Fondé sur deux grands réseaux populaires, eux-mêmes appuyés par l'expertise de la Caisse des dépôts, de la CNP et de la BDPME, ce pôle a vocation à animer une forme importante du service public de l'épargne, au service de l'emploi et de la formation.
Il faut rappeler aux collectivités locales et aux entreprises l'existence de ces outils si efficaces, qui sont parfois oubliés.
Mme Marie-Claude Beaudeau. Je demande la parole.
M. le président. La parole est à Mme Beaudeau.
Mme Marie-Claude Beaudeau. Madame la secrétaire d'Etat, je tiens à vous remercier de votre réponse, même si cette dernière ne me satisfait pas complètement. Il serait bon que le Parlement revienne sur notre proposition de création d'un pôle financier public qui définirait, au-delà des grandes orientations, la possibilité d'atteindre rapidement les missions de service public définitives.
Bien entendu, je partage totalement le point de vue que vous avez rappelé ce matin sur la transparence. Vous faites état d'un projet de M. le directeur général de la Caisse des dépôts et consignations. Evidemment, ce projet doit être maintenant discuté avec toutes les parties. Par ailleurs, il serait bon de discuter rapidement la proposition de l'intersyndicale de la Caisse des dépôts et consignations qui tend à rejeter une séparation entre les activités d'intérêt général et les activités financières concurrentielles. En effet, cette solution permettrait, à notre avis, un contrôle démocratique qui assurerait une transparence totale, tout en préservant l'ensemble des personnels de la caisse et leur statut.
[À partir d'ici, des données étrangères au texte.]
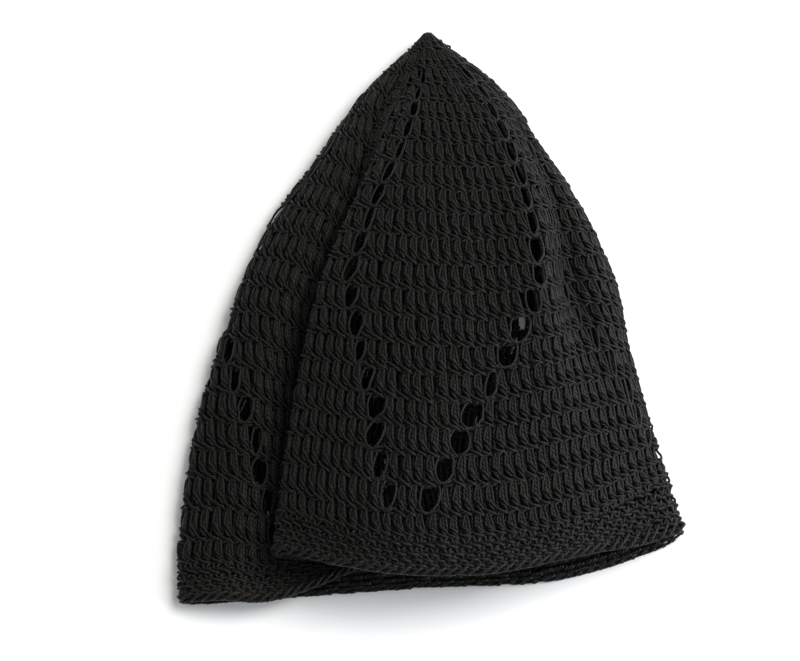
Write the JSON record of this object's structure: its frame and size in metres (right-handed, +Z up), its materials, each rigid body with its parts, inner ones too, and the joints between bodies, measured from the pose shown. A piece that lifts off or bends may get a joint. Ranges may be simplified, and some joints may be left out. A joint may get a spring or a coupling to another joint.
{
  "type": "kufi cap",
  "caption": "Crocheted kufi cap of one pointed cloth with slanting lines of eyelets, a close band and a chained rim, lying on its back with one deep fold.",
  "frame": {"origin": "middle of the bounding box, on the surface that the cap lies on", "axes": "+Y towards the tip of the cap, -Y out of the opening, +X to the right seen from the rim, +Z up off the surface"},
  "size_m": [0.19, 0.23, 0.0396],
  "materials": {
    "crown_yarn": "matt black plied cotton yarn, open crochet",
    "band_yarn": "matt black plied cotton yarn, close crochet",
    "edge_yarn": "matt black plied cotton yarn, chain loops"
  },
  "bodies": {
    "root": {"crown": "crown_yarn", "band": "band_yarn", "edge_round": "edge_yarn"}
  },
  "joints": []
}
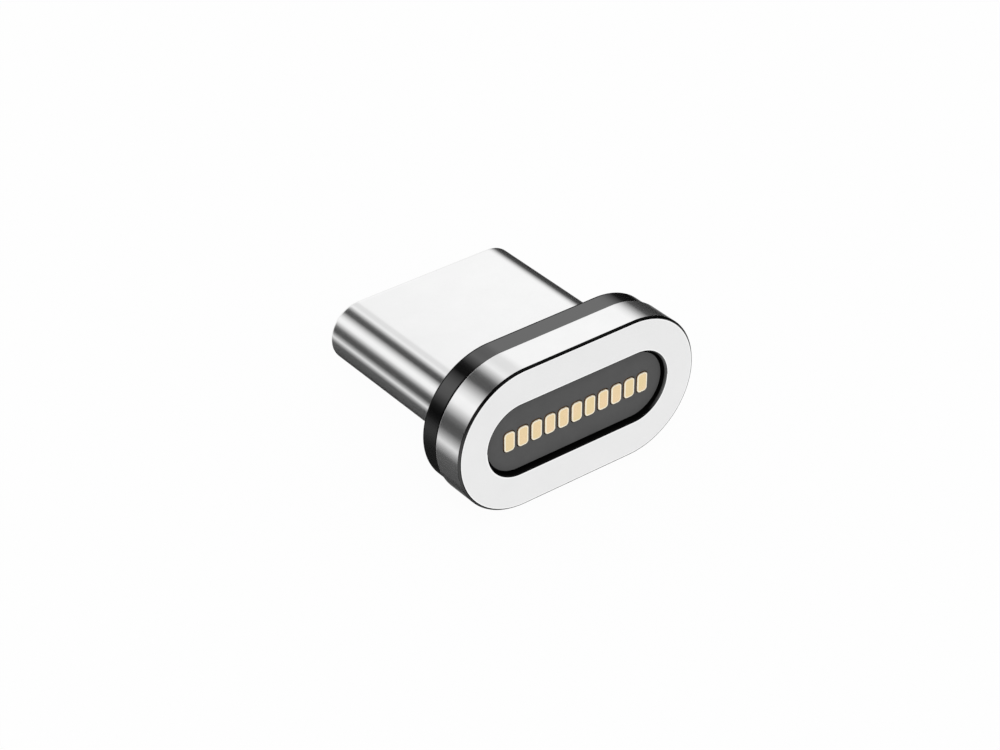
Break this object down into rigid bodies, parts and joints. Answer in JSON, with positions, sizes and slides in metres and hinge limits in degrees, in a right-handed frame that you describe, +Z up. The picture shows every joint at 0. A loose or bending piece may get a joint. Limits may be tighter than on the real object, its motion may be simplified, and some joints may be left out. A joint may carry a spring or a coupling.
{
  "type": "magnetic usb-c tip",
  "caption": "Magnetic charging tip: a flat oval steel-ringed face with a row of gold pads, on a black collar that carries a Type-C plug.",
  "frame": {"origin": "bottom centre of the bounding box of the tip as it lies: the head on the collar's rear edge, the plug on the lower edge of its mouth", "axes": "+X across the width of the oval face, +Y from the magnetic face towards the plug's mouth along the surface, +Z up"},
  "size_m": [0.0104, 0.0098, 0.0059],
  "materials": {
    "ring_nickel": "bright nickel plate on steel, satin on the front face",
    "shell_steel": "polished deep-drawn stainless steel",
    "collar_plastic": "black moulded plastic with a soft gloss",
    "insert_plastic": "fine matt dark grey moulded plastic",
    "housing_plastic": "black glass-filled polymer",
    "board": "solder-masked board",
    "pad_gold": "satin gold plate on copper",
    "terminal_gold": "bright gold plate on copper alloy",
    "spring_steel": "stamped spring steel"
  },
  "bodies": {
    "root": {"circuit_board": "board", "collar": "collar_plastic", "face_ring": "ring_nickel", "latch_plate": "spring_steel", "lower_ground_spring": "spring_steel", "lower_terminal_block": "housing_plastic", "pad_01": "pad_gold", "pad_02": "pad_gold", "pad_03": "pad_gold", "pad_04": "pad_gold", "pad_05": "pad_gold", "pad_06": "pad_gold", "pad_07": "pad_gold", "pad_08": "pad_gold", "pad_09": "pad_gold", "pad_10": "pad_gold", "pad_11": "pad_gold", "pad_carrier": "insert_plastic", "plug_housing": "housing_plastic", "plug_shell": "shell_steel", "terminal_a01": "terminal_gold", "terminal_a02": "terminal_gold", "terminal_a03": "terminal_gold", "terminal_a04": "terminal_gold", "terminal_a05": "terminal_gold", "terminal_a06": "terminal_gold", "terminal_a07": "terminal_gold", "terminal_a08": "terminal_gold", "terminal_a09": "terminal_gold", "terminal_a10": "terminal_gold", "terminal_a11": "terminal_gold", "terminal_a12": "terminal_gold", "terminal_b01": "terminal_gold", "terminal_b02": "terminal_gold", "terminal_b03": "terminal_gold", "terminal_b04": "terminal_gold", "terminal_b05": "terminal_gold", "terminal_b08": "terminal_gold", "terminal_b09": "terminal_gold", "terminal_b10": "terminal_gold", "terminal_b11": "terminal_gold", "terminal_b12": "terminal_gold", "upper_ground_spring": "spring_steel", "upper_terminal_block": "housing_plastic"}
  },
  "joints": []
}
Je pense que le Gouvernement tient compte du fait que le Parlement est l'autorité de tutelle de la Caisse, conformément à l'ordonnance que vous venez de rappeler. A ce seul titre, le Parlement doit être consulté sur ce projet de constitution d'un établissement privé qui s'appellerait CDC finances et sur les conditions de gestion des fonds propres. Il doit, à notre avis, porter un jugement sur l'utilisation de l'argent public et en assurer le contrôle. Madame la secrétaire d'Etat, vous avez rappelé toutes les missions de la CDC, qui concernent évidemment beaucoup de Français : les locataires, les épargnants, les assurés, les retraités, les élus locaux et les créateurs d'entreprise. Le débat amorcé ce matin devra se poursuivre.